> Given instruction
Please find all lines in the data that hold the string "Vector" and copy them.

> Source excerpt

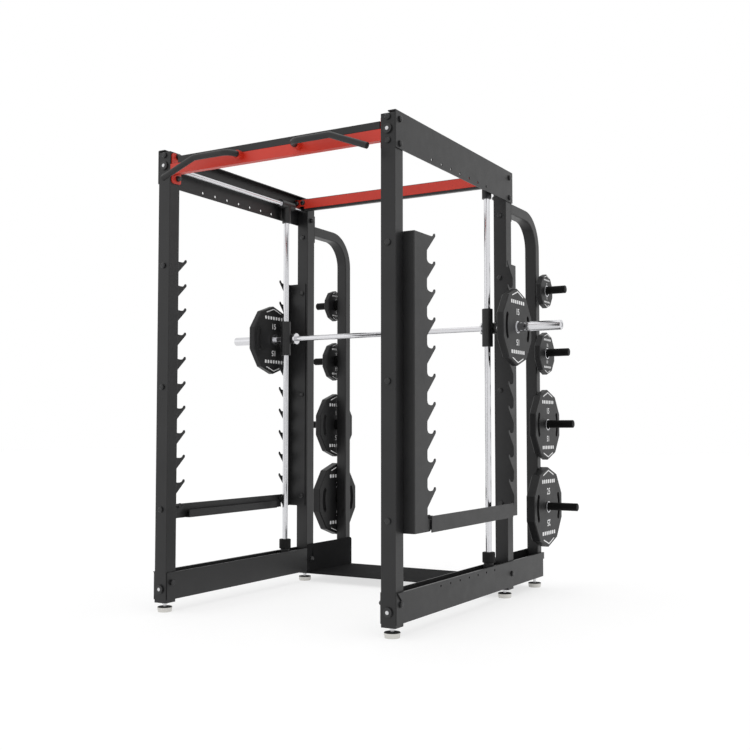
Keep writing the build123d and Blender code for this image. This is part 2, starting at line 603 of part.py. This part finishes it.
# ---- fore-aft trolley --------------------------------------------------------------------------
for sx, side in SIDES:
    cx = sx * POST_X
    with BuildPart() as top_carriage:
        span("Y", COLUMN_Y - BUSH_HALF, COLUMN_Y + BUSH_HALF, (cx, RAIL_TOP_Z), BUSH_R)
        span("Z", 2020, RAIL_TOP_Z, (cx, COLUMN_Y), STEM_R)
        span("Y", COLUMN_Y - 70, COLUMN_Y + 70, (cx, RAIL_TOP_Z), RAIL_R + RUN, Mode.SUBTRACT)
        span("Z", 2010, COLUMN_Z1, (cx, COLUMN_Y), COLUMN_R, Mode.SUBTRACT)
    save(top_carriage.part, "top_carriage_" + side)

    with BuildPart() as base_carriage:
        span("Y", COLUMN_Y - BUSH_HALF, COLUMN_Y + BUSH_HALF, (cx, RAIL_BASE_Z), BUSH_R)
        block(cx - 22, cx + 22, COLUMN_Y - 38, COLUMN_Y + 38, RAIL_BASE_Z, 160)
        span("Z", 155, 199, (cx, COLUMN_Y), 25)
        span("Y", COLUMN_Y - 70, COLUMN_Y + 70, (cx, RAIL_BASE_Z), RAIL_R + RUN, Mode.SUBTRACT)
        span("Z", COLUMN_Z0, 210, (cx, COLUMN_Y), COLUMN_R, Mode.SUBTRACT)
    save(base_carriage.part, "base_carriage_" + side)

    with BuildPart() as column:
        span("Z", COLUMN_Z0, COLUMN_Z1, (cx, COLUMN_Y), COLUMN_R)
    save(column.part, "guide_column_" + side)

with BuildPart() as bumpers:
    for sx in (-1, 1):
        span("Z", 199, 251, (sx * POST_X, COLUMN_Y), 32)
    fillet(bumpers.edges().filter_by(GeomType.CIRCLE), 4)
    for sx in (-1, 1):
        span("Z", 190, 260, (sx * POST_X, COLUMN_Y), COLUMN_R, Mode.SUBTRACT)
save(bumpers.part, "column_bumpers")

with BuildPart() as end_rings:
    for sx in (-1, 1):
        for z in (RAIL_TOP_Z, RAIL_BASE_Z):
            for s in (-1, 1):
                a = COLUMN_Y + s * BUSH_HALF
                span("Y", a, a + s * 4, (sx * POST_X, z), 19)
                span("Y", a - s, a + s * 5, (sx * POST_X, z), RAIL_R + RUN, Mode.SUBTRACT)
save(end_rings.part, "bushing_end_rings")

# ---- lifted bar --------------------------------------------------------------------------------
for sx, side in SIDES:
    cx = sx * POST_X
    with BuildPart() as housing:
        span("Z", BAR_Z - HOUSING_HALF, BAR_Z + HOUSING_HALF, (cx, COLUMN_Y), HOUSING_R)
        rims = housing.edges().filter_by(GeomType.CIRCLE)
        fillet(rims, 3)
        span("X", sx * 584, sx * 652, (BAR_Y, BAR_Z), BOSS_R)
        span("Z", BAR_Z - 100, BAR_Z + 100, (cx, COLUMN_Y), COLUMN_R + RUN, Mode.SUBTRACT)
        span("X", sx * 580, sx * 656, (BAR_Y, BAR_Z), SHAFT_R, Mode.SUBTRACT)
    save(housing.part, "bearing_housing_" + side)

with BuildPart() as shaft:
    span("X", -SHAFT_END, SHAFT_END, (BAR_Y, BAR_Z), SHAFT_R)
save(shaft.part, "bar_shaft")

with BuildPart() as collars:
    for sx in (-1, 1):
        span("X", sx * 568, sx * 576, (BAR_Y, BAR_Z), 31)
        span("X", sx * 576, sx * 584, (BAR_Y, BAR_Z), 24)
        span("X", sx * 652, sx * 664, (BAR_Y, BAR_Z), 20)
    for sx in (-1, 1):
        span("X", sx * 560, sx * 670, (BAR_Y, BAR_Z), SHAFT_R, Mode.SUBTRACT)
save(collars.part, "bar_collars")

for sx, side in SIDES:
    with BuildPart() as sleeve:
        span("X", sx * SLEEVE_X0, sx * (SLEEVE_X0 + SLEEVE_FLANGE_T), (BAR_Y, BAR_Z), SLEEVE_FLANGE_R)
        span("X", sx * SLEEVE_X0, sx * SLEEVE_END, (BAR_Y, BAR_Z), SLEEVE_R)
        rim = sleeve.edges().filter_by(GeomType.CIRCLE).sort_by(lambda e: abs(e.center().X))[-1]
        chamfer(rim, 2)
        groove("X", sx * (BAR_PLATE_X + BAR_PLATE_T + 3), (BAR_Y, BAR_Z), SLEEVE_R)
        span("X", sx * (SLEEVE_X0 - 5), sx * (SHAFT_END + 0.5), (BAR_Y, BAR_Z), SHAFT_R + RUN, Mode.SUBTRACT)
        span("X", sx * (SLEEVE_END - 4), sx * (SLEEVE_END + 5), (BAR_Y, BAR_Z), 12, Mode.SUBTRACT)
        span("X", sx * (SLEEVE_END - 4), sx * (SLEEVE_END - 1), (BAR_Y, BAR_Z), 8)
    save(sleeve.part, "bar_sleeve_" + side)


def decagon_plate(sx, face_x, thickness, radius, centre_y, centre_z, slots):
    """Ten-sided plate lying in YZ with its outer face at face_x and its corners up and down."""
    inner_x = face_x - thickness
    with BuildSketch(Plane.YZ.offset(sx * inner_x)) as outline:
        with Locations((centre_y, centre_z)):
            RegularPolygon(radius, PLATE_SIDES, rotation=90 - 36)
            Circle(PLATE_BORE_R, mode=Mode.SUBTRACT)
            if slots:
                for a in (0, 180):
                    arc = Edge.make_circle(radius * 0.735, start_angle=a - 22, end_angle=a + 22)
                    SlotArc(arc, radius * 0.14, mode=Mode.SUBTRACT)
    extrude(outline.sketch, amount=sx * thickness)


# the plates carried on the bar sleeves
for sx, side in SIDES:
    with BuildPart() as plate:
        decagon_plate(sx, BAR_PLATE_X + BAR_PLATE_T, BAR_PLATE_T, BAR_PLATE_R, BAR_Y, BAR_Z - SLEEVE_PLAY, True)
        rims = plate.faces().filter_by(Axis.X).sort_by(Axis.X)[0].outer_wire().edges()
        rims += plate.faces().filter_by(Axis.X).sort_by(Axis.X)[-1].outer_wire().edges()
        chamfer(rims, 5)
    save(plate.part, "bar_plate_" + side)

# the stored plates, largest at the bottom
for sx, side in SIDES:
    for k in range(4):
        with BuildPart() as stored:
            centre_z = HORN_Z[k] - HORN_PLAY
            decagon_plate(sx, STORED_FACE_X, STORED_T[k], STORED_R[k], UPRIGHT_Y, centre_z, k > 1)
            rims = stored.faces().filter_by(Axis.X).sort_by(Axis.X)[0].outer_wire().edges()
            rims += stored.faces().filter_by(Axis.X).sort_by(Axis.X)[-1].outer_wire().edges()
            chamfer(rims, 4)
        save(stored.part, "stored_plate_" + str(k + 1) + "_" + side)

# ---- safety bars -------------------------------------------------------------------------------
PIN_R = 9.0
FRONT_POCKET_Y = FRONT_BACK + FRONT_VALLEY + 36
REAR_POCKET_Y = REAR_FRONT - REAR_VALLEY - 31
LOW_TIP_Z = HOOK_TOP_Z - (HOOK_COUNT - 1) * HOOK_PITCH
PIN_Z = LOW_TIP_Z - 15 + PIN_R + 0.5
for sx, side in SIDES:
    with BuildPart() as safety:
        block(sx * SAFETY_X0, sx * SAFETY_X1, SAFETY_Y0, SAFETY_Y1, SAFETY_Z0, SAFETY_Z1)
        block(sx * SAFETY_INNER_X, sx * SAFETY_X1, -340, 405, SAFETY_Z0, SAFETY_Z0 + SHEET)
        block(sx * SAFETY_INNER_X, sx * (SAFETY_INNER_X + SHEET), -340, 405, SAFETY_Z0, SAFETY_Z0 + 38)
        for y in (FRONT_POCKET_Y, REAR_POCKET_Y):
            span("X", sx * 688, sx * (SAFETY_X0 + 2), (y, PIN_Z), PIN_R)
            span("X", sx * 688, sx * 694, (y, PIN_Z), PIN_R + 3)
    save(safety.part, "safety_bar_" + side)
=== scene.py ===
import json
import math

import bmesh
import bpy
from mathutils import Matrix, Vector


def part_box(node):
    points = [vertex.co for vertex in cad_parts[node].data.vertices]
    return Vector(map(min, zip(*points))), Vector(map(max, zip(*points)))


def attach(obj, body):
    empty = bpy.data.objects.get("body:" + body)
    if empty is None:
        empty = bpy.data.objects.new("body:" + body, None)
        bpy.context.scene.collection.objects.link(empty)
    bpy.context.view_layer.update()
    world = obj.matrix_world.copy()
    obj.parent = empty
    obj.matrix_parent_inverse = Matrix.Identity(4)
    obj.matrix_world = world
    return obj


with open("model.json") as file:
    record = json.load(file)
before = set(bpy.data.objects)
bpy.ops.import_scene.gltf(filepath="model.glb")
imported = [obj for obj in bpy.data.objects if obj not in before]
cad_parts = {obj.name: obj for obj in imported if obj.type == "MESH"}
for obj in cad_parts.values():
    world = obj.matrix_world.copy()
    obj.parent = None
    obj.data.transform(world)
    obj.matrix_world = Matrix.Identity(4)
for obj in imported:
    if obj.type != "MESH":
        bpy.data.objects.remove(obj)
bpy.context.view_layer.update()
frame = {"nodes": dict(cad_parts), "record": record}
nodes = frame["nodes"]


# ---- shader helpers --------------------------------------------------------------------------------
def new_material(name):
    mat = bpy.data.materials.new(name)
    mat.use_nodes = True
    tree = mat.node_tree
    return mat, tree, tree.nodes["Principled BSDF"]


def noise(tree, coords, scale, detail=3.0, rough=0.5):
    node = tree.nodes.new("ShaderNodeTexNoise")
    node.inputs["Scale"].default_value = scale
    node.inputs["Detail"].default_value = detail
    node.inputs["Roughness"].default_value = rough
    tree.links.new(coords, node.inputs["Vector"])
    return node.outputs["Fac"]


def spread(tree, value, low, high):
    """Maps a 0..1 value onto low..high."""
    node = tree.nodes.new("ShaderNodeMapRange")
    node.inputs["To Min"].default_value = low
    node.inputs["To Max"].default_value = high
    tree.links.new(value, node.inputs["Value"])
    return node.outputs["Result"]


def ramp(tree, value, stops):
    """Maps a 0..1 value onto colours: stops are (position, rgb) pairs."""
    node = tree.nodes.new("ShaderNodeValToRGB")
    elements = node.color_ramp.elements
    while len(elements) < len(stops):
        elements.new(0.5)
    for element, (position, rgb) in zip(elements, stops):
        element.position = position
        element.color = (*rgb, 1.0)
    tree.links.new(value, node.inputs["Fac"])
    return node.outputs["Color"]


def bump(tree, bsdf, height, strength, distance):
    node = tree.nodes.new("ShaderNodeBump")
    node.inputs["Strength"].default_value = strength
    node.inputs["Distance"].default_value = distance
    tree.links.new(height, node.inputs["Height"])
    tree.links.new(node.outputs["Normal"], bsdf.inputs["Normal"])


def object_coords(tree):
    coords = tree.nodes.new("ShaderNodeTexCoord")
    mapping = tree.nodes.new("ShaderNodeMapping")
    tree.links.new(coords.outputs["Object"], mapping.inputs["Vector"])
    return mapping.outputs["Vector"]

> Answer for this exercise
from mathutils import Matrix, Vector
    return Vector(map(min, zip(*points))), Vector(map(max, zip(*points)))
    tree.links.new(coords, node.inputs["Vector"])
    tree.links.new(coords.outputs["Object"], mapping.inputs["Vector"])
    return mapping.outputs["Vector"]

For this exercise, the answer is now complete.